Here, the evidence presented at trial reveals that the defendant Frank Lopez and his wife, the defendant Susan Lopez, purchased a residence in Westbury, which they owned as tenants by the entirety for over 20 years. On May 17, 1993, Frank Lopez transferred his interest in the premises to his wife. At the time of the transfer, Frank Lopez was a defendant in an action brought by a creditor to recover the outstanding balance due under two promissory notes and the indebtedness under a letter of credit agreement that he had guaranteed, and three other notes which he had guaranteed were also in default. Frank Lopez claimed that he conveyed his interest in the West-bury residence to his wife to in exchange for her promise not to divorce him, however, the Supreme Court properly determined that this does not constitute “fair consideration” as defined by Debtor and Creditor Law § 272 (see Rampello v Cioffi, 282 AD2d 442 [2001]; St. Teresa’s Nursing Home v Vuksanovich, 268 AD2d 421 [2000]; Apple Bank for Sav. v Contaratos, 204 AD2d 375 [1994]; Kleinfeld v Pedersen, 116 AD2d 970 [1986]). Frank Lopez also claimed that he also made the conveyance to satisfy a loan to his mother-in-law. However, while an antecedent debt may provide fair consideration for a conveyance of property (see Debtor and Creditor Law § 272), the evidence presented was insufficient to establish the existence of an antecedent debt (see Prudential Farms of Nassau County v Morris, 286 AD2d 323 [2001]). Moreover, even if the existence of the debt had been substantiated, it would not have constituted fair consideration because the amount of the debt was disproportionately small as compared with the value of the property interest conveyed (see Debtor and Creditor Law § 272 [b]; Polkowski v Mela, 143 AD2d 260 [1988]). In summary the record supports the Supreme Court’s determination that the *839conveyance left Frank Lopez insolvent within the meaning of Debtor and Creditor Law § 273. Accordingly, the Supreme Court properly set aside the 1993 transfer of Frank Lopez’s interest in the Westbury residence as a fraudulent conveyance.

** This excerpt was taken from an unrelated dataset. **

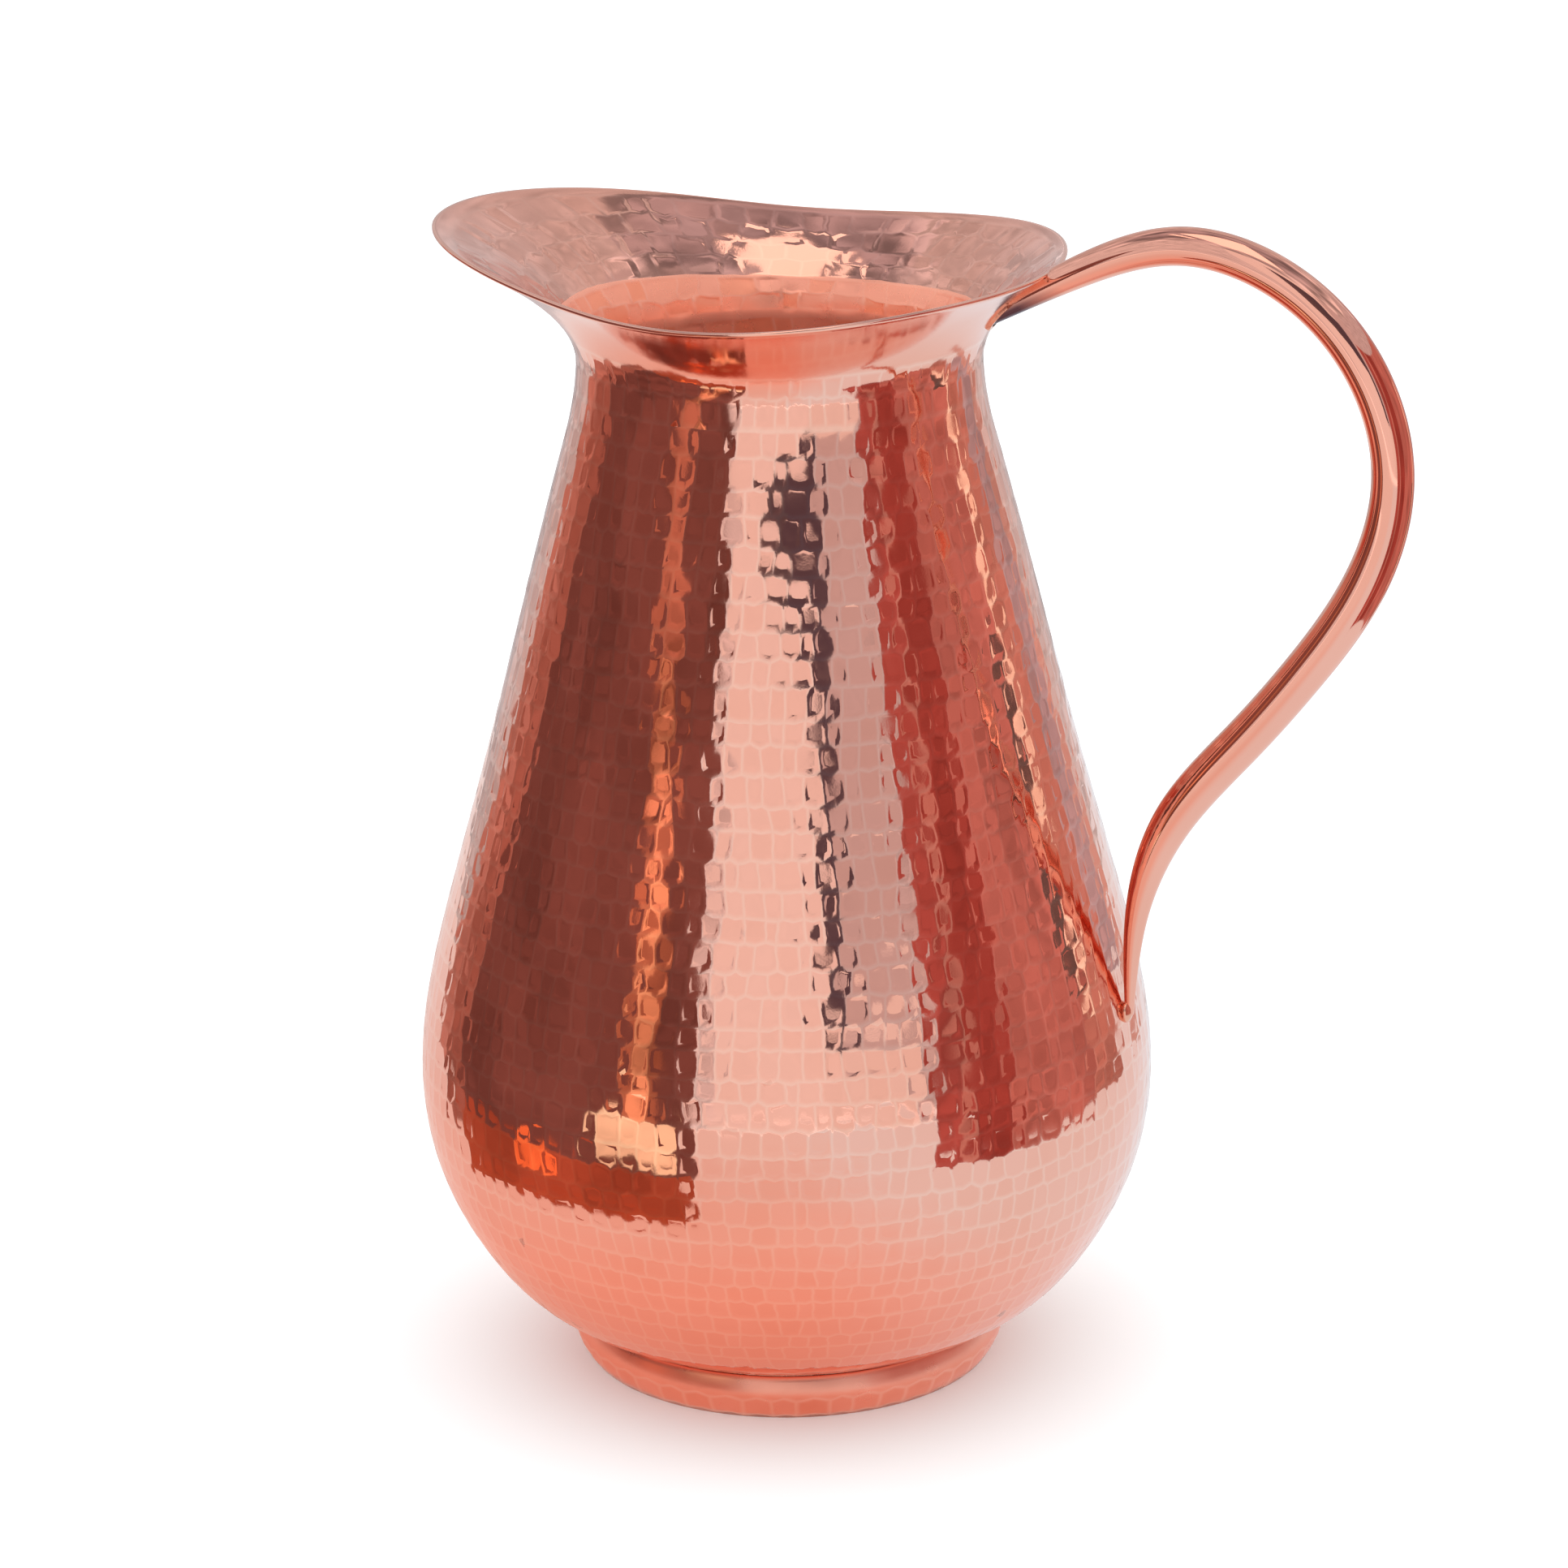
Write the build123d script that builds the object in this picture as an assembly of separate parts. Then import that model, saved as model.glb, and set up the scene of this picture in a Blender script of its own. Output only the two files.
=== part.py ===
from build123d import *
import math
import os

# Hammered copper water jug, mm. The origin is on the jug's axis at its base:
# +Z up, +X toward the handle, the spout toward -X, the same on both sides of XZ.

sheet = 1.0            # copper sheet of the body and the foot

# Body: one raised sheet, outer radius and height from the flat bottom to the neck
bottom_radius = 26.0
bottom_height = 4.0
belly_radius = 75.0
belly_height = 61.0
neck_radius = 40.3
neck_height = 209.8
lower_curve = [(38.0, 7.8), (47.0, 11.4), (56.2, 17.4), (64.9, 28.0), (71.6, 41.5)]
upper_curve = [(70.0, 93.0), (60.5, 127.4), (51.6, 161.9), (43.6, 192.0), (41.0, 203.0)]

# Flared mouth: reach and height of the lip as waves round the axis, counted from
# the spout: mean, once round (pull to the spout), twice round (saddle), and so on
lip_reach = (60.5, 4.0, 2.6, 3.4, 0.5, -0.3)
lip_height = (230.4, 1.8, 2.8, 0.7, -0.3)
flare_power = 2.0      # the flare leaves the neck upright and opens as a parabola
flare_top = 240.0      # above the whole lip, where the flare's blank ends
flare_levels = 9
flare_points = 36

# Foot: an upright ring, its band leaning in to the rest, its shoulder to the body
foot_rest_radius = 42.3
foot_band_radius = 44.6
foot_band_height = 4.9
foot_shoulder_radius = 44.2
foot_shoulder_height = 7.3
foot_neck_radius = 43.3
foot_neck_height = 9.6

# Braze inside the foot, in the corner between the ring and the body
foot_seam_inner = 39.0
foot_seam_inner_low = 7.6
foot_seam_inner_top = 9.2
foot_seam_outer = 43.6
foot_seam_outer_low = 6.8
foot_seam_neck = 42.9
foot_seam_neck_low = 9.2
foot_seam_neck_top = 9.8

# Handle: a solid forged rod in the XZ plane, its centre line and its thickness
handle_line = [
    (42.8, 221.1), (62.0, 231.4), (82.4, 237.8), (103.5, 232.1),
    (118.7, 217.2), (125.2, 196.4), (120.8, 175.4), (109.5, 156.7),
    (96.1, 139.7), (82.5, 122.4), (75.2, 102.2), (73.8, 80.5),
]
handle_width = [4.2, 6.3, 7.6, 8.0, 8.2, 8.3, 8.8, 8.7, 8.7, 8.1, 4.8, 1.8]

# Brazed seams of the handle
seam_rise = 0.7        # how far the upper seam stands off the flare
seam_margin = 0.8      # how far it shows beside the rod
seam_stations = 2      # the handle's stations that lie along it
bead_centre = (73.3, 81.0)
bead_radius = 2.3
bead_flatness = 0.5


def waves(amounts, angle):
    """Add up the waves at an angle counted from the spout."""
    return sum(amount * math.cos(k * angle) for k, amount in enumerate(amounts))


def flare_radius(angle, height, offset):
    """Radius of the flare at a height, its wall moved outward by offset."""
    rise = waves(lip_height, angle) - neck_height
    spread = waves(lip_reach, angle) - neck_radius
    share = (height - neck_height) / rise
    radius = neck_radius + spread * share ** flare_power
    slope = spread * flare_power * share ** (flare_power - 1) / rise
    return radius + offset * math.hypot(1, slope)


def flare_block(offset):
    """Filled inside of the flare, from the neck to above the lip."""
    sections = []
    for level in range(flare_levels):
        height = neck_height + (flare_top - neck_height) * level / (flare_levels - 1)
        if level == 0:
            ring = Circle(neck_radius + offset).face()
            sections.append(ring.moved(Location((0, 0, height))))
            continue
        points = []
        for k in range(flare_points):
            angle = 2 * math.pi * k / flare_points
            radius = flare_radius(math.pi - angle, height, offset)
            points.append((radius * math.cos(angle), radius * math.sin(angle), height))
        sections.append(make_face(Spline(*points, periodic=True)))
    return loft(sections)


def lip_prism():
    """Upright prism of the lip's outline seen from above."""
    points = []
    for k in range(flare_points):
        angle = 2 * math.pi * k / flare_points
        reach = waves(lip_reach, math.pi - angle)
        points.append((reach * math.cos(angle), reach * math.sin(angle), neck_height))
    return extrude(make_face(Spline(*points, periodic=True)), flare_top - neck_height)


def body_outline():
    """Outer curve of the body from the edge of its bottom to the neck, in XZ."""
    points = [(bottom_radius, bottom_height)]
    points += lower_curve
    points += [(belly_radius, belly_height)]
    points += upper_curve
    points += [(neck_radius, neck_height)]
    spots = [(radius, 0, height) for radius, height in points]
    return Spline(*spots)


def body_block():
    """Filled outside of the body up to the neck."""
    curve = body_outline()
    floor = Line((0, 0, bottom_height), curve @ 0)
    top = Line(curve @ 1, (0, 0, neck_height))
    axis = Line((0, 0, neck_height), (0, 0, bottom_height))
    return revolve(make_face([floor, curve, top, axis]), Axis.Z)


def body_hollow(samples=40):
    """Filled inside of the body up to the neck, one sheet in from the outside."""
    curve = body_outline()
    spots = []
    for k in range(samples + 1):
        tangent = curve % (k / samples)
        inward = Vector(-tangent.Z, 0, tangent.X)
        spots.append(curve @ (k / samples) + inward * sheet)
    spots[-1] = Vector(neck_radius - sheet, 0, neck_height)
    inner = Spline(*spots)
    floor = Line((0, 0, bottom_height + sheet), inner @ 0)
    top = Line(inner @ 1, (0, 0, neck_height))
    axis = Line((0, 0, neck_height), (0, 0, bottom_height + sheet))
    return revolve(make_face([floor, inner, top, axis]), Axis.Z)


def filled_vessel():
    """The whole vessel as one filled block, for cutting what sits against it."""
    return body_block() + (flare_block(0) & lip_prism())


def vessel_body():
    """Raised sheet body, neck and flared mouth in one piece."""
    belly = body_block() - body_hollow()
    flare = (flare_block(0) - flare_block(-sheet)) & lip_prism()
    return belly + flare


def foot_wall(inset):
    """Outline of the foot's wall from the rest to the neck, moved inward by inset."""
    rest = (foot_rest_radius - inset, 0)
    crease = (foot_band_radius - inset, foot_band_height)
    shoulder = (foot_shoulder_radius - inset, foot_shoulder_height)
    neck = (foot_neck_radius - inset, foot_neck_height)
    band = Spline(rest, crease, tangents=[(0.75, 1), (0.1, 1)])
    return [band, ThreePointArc(crease, shoulder, neck)]


def foot_ring(vessel):
    """Ring of sheet under the body, open underneath, its upper edge on the body."""
    outer = foot_wall(0)
    inner = foot_wall(sheet)
    rest = Line(outer[0] @ 0, inner[0] @ 0)
    top = Line(outer[1] @ 1, inner[1] @ 1)
    section = make_face([*outer, top, *inner, rest])
    return revolve(Plane.XZ * section, Axis.Z) - vessel


def foot_braze(vessel, ring):
    """Ring of brazing metal filling the corner between the foot and the body."""
    with BuildPart() as seam:
        with BuildSketch(Plane.XZ):
            with BuildLine():
                Polyline((foot_seam_inner, foot_seam_inner_low),
                         (foot_seam_outer, foot_seam_outer_low),
                         (foot_seam_neck, foot_seam_neck_low),
                         (foot_seam_neck, foot_seam_neck_top),
                         (foot_seam_inner, foot_seam_inner_top), close=True)
            make_face()
        revolve(axis=Axis.Z)
    return seam.part - vessel - ring


def rod(stations, margin):
    """Tapered round rod through some of the handle's stations, margin wider a side."""
    line = Spline(*[(x, 0, z) for x, z in handle_line])
    rounds = []
    for k in stations:
        x, z = handle_line[k]
        along = line.tangent_at(Vector(x, 0, z))
        plane = Plane(origin=(x, 0, z), x_dir=(0, 1, 0), z_dir=along)
        rounds.append(plane * Circle(handle_width[k] / 2 + margin))
    return loft(rounds)


def handle(vessel):
    """Whole handle, both ends scarfed to lie on the vessel."""
    return rod(range(len(handle_line)), 0) - vessel


def upper_handle_braze(vessel, grip):
    """Seam that runs round the handle's scarfed end under the flare."""
    fat_rod = rod(range(seam_stations), seam_margin)
    skin = flare_block(seam_rise) & lip_prism()
    return (fat_rod & skin) - vessel - grip


def lower_handle_braze(vessel, grip):
    """Small flat bead at the handle's pointed end on the belly."""
    x, z = bead_centre
    bead = scale(Sphere(bead_radius), by=(bead_flatness, 1, 1))
    return bead.moved(Location((x, 0, z))) - vessel - grip


def main():
    os.makedirs("parts", exist_ok=True)
    vessel = filled_vessel()
    ring = foot_ring(vessel)
    grip = handle(vessel)
    pieces = {
        "vessel_body": vessel_body(),
        "foot_ring": ring,
        "foot_braze": foot_braze(vessel, ring),
        "handle": grip,
        "upper_handle_braze": upper_handle_braze(vessel, grip),
        "lower_handle_braze": lower_handle_braze(vessel, grip),
    }
    for name, piece in pieces.items():
        piece.label = name
        export_step(piece, f"parts/{name}.step")


main()
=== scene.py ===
import bisect
import math
import random

import bpy
import numpy as np
from mathutils import Matrix, Vector


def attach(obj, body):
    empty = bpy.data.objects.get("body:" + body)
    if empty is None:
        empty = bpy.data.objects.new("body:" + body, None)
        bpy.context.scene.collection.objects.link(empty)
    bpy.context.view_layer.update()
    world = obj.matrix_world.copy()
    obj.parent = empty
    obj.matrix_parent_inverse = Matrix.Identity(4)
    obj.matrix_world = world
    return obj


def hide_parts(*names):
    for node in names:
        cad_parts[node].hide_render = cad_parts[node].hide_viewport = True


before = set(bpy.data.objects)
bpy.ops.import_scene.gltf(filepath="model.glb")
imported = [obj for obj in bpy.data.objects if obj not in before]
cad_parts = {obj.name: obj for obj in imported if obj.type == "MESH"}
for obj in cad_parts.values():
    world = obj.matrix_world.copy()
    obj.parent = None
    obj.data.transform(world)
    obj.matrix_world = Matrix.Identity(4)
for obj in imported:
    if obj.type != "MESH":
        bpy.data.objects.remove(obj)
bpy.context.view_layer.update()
print("frame loaded, nodes:", ", ".join(sorted(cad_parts)))

mm = 0.001
fullTurn = 2 * math.pi
chance = random.Random(41)      # one seed, so that every run hammers the same jug


# lines and loops shared by the pieces


def throughPoints(points, finer=60):
    # natural cubic line through the points, spaced by their distance in the first two columns
    spots = np.array(points, float)
    steps = np.linalg.norm(np.diff(spots[:, :2], axis=0), axis=1)
    matrix = np.eye(len(spots))
    pull = np.zeros_like(spots)
    for k in range(1, len(spots) - 1):
        before, after = steps[k - 1], steps[k]
        matrix[k, k - 1:k + 2] = before, 2 * (before + after), after
        pull[k] = 6 * ((spots[k + 1] - spots[k]) / after - (spots[k] - spots[k - 1]) / before)
    bend = np.linalg.solve(matrix, pull)
    line = []
    for k, step in enumerate(steps):
        for share in np.arange(finer) / finer:
            rest = 1 - share
            spot = rest * spots[k] + share * spots[k + 1]
            curl = (rest ** 3 - rest) * bend[k] + (share ** 3 - share) * bend[k + 1]
            line.append(spot + curl * step ** 2 / 6)
    line.append(spots[-1])
    return np.array(line)


def lengthsAlong(line):
    steps = np.linalg.norm(np.diff(line[:, :2], axis=0), axis=1)
    return np.concatenate([[0.0], np.cumsum(steps)])


def newShell():
    return {"spots": [], "ridge": [], "blow": [], "faces": [], "finish": []}


def addSpot(shell, spot, ridge=0.0, blow=0.5):
    shell["spots"].append(spot)
    shell["ridge"].append(ridge)
    shell["blow"].append(blow)
    return len(shell["spots"]) - 1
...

However, we reject the plaintiffs contention that the Supreme Court erred in failing to award him additional relief in the form of a money judgment against Susan Lopez. As a general rule, the relief to which a defrauded creditor is entitled in an action to set aside a fraudulent conveyance is limited to setting aside the conveyance of the property which would have been available to satisfy the judgment had there been no conveyance (see Manufacturers & Traders Trust Co. v Lauer’s Furniture Acquisition, 226 AD2d 1056 [1996]; Marine Midland Bank v Murkoff, supra; see also Hamilton Natl. Bank v Halsted, 134 NY 520 [1892]). A money judgment against the transferee may also be an available form of substitute relief where the transferee has disposed of the wrongfully conveyed property in some manner which makes it impossible to return (see Marine Midland Bank v Murkoff, supra; see also Wasey v Holbrook, 141 App Div 336 [1910], affd 206 NY 708 [1912]). Here, although Susan Lopez sold the Westbury residence to third parties, the record establishes that the sale took place after the plaintiff had filed a notice of pendency against the property. Accordingly, the third-party purchasers are bound by the judgment in this action which voids Frank Lopez’ transfer of his interest in the property to his wife (see CPLR 6501), and the sale does not cut off the plaintiffs lien against Frank Lopez’ interest in the property (see Roth v Porush, 281 AD2d 612 [2001]). Under these circumstances, the plaintiff is not entitled to a substitute remedy.

Since the plaintiff cross-appealed only from that portion of the judgment which denied his request for a money judgment against the defendant Susan Lopez, his remaining contention is beyond the scope of our review (see CPLR 5515 [1]; Cardinal Holdings v Chandre Corp., 302 AD2d 550 [2003]; Cioffi v Fishman, 220 AD2d 479 [1995]; Vias v Rohan, 119 AD2d 672 [1986]). Altman, J.P., Krausman, Goldstein and Luciano, JJ., concur.